- [Task to carry out]:
Reproduce exactly the section that begins at the line containing "core_ply();" and ends at the line containing "from mathutils import Matrix, Vector", both lines included; omit all other lines.

_ _ _ _

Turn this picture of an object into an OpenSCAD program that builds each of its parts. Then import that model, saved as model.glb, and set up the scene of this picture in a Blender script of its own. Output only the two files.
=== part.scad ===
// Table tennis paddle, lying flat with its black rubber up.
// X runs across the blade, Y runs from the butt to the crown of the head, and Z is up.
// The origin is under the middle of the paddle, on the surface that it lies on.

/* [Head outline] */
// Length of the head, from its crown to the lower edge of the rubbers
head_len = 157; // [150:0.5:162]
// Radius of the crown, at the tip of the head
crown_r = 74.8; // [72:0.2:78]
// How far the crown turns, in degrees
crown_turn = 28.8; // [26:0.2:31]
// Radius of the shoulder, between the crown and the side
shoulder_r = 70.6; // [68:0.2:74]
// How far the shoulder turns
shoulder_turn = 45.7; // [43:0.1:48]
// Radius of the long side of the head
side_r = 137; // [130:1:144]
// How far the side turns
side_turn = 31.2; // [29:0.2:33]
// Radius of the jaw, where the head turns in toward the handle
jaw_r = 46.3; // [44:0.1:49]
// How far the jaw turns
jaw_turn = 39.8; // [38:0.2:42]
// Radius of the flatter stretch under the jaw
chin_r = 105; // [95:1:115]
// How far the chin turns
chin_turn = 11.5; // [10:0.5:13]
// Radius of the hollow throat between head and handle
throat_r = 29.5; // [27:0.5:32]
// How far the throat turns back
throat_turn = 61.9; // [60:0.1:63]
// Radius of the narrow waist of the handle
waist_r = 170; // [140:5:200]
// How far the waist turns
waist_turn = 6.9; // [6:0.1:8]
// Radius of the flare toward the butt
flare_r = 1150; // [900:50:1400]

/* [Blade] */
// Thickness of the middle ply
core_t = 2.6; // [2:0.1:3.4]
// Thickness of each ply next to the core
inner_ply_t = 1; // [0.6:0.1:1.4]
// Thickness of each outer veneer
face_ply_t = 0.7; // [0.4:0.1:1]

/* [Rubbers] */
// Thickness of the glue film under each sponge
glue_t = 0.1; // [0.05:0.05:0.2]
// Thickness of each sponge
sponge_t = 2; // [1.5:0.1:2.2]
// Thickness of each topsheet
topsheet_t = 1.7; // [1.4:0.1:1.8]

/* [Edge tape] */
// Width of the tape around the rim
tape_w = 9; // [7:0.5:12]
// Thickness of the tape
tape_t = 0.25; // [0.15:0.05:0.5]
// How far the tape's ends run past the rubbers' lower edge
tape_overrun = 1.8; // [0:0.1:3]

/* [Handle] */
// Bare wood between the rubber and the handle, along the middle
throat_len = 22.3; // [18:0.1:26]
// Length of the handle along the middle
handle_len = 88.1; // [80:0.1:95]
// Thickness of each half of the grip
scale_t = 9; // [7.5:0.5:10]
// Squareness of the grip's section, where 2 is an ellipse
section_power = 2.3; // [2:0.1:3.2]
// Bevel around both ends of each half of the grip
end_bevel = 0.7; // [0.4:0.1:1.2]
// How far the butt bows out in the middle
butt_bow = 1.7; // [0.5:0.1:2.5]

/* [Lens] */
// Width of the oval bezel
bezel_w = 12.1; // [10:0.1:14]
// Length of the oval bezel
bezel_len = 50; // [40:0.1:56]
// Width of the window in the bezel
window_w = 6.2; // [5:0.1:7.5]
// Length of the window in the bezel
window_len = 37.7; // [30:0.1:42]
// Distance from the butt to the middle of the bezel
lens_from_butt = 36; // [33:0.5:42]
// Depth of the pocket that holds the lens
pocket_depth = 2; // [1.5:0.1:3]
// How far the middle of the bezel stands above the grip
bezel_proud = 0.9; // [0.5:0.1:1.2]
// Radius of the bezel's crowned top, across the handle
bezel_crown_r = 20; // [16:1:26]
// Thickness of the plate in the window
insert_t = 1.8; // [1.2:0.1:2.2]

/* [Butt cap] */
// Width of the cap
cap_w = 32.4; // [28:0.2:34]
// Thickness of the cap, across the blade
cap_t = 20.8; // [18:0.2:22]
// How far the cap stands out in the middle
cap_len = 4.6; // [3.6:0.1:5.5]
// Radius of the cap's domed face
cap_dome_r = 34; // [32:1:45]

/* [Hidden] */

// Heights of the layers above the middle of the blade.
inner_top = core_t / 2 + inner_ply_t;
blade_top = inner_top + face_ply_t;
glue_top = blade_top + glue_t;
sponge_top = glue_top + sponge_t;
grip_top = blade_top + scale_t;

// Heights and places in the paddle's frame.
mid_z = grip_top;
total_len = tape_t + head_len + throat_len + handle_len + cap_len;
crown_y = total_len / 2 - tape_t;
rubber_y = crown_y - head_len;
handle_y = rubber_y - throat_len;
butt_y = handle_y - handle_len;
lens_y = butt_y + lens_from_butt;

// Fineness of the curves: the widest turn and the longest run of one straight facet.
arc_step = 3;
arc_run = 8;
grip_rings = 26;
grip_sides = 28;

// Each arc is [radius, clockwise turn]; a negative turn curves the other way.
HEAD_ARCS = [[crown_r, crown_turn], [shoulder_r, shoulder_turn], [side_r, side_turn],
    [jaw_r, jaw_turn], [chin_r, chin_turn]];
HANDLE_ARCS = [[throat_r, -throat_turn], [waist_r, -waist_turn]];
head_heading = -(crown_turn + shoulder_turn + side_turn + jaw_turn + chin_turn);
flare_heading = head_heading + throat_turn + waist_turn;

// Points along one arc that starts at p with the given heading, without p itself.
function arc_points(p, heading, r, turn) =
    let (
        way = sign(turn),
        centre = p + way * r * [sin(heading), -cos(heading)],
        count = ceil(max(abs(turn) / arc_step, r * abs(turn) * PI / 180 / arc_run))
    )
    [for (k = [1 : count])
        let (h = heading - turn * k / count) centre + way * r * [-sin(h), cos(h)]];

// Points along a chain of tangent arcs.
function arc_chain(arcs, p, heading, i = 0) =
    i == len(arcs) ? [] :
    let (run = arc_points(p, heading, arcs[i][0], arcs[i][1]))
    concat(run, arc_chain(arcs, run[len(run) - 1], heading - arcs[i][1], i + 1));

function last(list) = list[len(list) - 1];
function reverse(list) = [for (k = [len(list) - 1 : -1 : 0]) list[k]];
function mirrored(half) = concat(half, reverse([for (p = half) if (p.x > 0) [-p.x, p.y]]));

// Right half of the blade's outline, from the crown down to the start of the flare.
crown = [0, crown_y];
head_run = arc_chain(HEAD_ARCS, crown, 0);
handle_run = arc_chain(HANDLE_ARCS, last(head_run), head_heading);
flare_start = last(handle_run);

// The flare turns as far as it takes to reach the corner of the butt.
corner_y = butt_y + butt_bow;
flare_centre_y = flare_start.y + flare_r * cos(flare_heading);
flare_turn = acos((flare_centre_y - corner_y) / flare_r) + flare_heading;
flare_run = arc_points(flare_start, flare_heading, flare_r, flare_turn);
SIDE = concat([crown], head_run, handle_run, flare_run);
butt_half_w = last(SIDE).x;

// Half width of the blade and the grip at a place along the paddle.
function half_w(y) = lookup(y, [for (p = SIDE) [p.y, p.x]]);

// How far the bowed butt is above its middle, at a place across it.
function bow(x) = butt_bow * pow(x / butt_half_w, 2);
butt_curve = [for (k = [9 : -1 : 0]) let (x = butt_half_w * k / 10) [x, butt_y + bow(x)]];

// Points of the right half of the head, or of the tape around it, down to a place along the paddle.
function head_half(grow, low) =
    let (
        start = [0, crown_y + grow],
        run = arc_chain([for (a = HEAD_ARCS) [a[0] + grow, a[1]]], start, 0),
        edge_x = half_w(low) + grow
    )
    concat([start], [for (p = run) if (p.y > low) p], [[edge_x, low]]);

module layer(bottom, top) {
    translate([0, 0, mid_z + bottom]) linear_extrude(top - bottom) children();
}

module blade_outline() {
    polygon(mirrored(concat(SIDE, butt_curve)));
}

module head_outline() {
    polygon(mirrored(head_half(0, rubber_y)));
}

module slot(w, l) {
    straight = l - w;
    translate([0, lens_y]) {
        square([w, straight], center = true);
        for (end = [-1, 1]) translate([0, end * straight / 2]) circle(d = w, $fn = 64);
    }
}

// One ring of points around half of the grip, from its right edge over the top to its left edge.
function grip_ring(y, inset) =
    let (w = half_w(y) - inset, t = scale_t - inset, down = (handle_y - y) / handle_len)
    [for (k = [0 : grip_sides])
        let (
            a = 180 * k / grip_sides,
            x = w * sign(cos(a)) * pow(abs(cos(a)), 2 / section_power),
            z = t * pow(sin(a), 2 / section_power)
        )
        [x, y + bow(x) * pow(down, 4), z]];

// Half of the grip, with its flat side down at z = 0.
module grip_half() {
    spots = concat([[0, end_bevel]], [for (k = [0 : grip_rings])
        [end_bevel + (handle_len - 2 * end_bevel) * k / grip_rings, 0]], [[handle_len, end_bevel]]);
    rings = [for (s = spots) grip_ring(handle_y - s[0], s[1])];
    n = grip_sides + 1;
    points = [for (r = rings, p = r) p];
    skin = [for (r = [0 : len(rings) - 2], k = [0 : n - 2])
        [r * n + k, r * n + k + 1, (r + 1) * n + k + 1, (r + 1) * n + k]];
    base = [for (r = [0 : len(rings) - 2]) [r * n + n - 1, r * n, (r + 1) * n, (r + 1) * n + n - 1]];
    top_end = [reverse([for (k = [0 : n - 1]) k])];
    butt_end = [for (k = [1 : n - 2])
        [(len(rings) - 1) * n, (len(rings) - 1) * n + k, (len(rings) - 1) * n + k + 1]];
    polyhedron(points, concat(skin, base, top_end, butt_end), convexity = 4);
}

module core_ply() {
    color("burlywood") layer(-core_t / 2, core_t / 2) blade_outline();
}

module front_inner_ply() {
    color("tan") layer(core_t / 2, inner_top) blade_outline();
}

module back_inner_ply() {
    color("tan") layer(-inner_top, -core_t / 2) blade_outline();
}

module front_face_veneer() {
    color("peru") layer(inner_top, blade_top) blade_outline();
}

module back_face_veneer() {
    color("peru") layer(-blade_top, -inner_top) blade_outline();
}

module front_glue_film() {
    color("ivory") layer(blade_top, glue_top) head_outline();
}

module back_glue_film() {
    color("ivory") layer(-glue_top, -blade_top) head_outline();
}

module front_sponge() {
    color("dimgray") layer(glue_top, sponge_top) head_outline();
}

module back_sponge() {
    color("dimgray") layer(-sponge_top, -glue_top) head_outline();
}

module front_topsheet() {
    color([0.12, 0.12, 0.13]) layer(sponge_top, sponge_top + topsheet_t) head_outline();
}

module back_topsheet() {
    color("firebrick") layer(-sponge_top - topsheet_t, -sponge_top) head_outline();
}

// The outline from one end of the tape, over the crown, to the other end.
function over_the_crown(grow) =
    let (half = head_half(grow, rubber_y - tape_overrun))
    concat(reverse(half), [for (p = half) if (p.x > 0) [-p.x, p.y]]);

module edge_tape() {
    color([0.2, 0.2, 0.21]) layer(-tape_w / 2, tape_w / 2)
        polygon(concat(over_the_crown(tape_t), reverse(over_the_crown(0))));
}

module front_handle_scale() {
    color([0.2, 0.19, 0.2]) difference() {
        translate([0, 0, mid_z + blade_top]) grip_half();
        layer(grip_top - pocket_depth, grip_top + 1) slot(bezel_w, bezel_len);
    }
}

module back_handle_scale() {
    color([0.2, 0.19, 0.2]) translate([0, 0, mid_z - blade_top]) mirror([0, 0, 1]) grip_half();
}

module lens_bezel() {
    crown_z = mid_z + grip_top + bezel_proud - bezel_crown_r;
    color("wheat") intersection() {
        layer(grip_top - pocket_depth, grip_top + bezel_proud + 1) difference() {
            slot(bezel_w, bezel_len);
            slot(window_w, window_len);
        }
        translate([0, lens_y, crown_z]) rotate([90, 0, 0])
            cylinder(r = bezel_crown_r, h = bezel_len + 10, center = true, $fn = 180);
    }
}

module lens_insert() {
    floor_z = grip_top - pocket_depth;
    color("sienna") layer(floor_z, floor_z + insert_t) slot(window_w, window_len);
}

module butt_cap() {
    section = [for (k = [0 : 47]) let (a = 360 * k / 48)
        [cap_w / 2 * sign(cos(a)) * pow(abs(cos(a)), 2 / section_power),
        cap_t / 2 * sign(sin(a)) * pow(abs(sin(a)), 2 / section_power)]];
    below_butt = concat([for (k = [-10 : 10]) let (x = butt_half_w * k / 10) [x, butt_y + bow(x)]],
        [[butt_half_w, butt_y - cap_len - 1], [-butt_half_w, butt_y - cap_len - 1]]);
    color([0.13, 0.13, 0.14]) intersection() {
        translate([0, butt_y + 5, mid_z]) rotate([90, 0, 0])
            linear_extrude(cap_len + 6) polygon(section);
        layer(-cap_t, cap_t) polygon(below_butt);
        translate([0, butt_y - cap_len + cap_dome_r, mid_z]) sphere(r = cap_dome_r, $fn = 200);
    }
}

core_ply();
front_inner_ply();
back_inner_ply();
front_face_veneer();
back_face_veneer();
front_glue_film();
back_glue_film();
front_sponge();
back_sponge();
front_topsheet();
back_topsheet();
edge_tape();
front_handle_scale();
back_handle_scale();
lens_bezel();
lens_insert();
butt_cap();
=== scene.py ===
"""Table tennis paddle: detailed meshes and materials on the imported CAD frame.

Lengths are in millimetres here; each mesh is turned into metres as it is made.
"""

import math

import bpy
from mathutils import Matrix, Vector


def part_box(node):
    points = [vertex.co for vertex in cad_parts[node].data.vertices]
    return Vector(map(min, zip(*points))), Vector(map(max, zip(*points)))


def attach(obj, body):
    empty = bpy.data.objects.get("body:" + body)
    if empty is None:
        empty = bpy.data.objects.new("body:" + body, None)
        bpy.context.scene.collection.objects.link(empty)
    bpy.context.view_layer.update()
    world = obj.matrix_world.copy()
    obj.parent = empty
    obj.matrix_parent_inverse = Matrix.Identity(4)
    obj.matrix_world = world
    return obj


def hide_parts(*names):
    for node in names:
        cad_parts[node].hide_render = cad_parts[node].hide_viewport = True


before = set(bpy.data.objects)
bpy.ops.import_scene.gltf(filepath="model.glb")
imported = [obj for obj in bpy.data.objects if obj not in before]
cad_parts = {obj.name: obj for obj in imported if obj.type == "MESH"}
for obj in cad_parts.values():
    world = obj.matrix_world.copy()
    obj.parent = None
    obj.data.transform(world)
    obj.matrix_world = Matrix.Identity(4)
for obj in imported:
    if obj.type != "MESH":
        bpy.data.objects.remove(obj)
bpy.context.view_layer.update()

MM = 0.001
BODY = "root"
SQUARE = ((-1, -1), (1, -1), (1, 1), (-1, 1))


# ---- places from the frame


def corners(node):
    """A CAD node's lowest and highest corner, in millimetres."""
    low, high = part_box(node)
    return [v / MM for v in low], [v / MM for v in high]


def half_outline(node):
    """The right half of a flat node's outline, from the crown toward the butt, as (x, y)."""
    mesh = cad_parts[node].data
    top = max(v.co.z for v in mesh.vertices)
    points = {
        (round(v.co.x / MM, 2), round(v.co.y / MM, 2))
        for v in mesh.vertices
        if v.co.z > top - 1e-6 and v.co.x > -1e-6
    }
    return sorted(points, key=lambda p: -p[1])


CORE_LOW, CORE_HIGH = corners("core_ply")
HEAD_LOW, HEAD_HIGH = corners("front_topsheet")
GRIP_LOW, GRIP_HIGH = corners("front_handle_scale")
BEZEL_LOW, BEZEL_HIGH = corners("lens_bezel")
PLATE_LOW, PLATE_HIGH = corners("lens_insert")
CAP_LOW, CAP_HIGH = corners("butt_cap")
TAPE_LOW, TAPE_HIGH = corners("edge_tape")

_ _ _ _

- [Written solution]:
core_ply();
front_inner_ply();
back_inner_ply();
front_face_veneer();
back_face_veneer();
front_glue_film();
back_glue_film();
front_sponge();
back_sponge();
front_topsheet();
back_topsheet();
edge_tape();
front_handle_scale();
back_handle_scale();
lens_bezel();
lens_insert();
butt_cap();
=== scene.py ===
"""Table tennis paddle: detailed meshes and materials on the imported CAD frame.

Lengths are in millimetres here; each mesh is turned into metres as it is made.
"""

import math

import bpy
from mathutils import Matrix, Vector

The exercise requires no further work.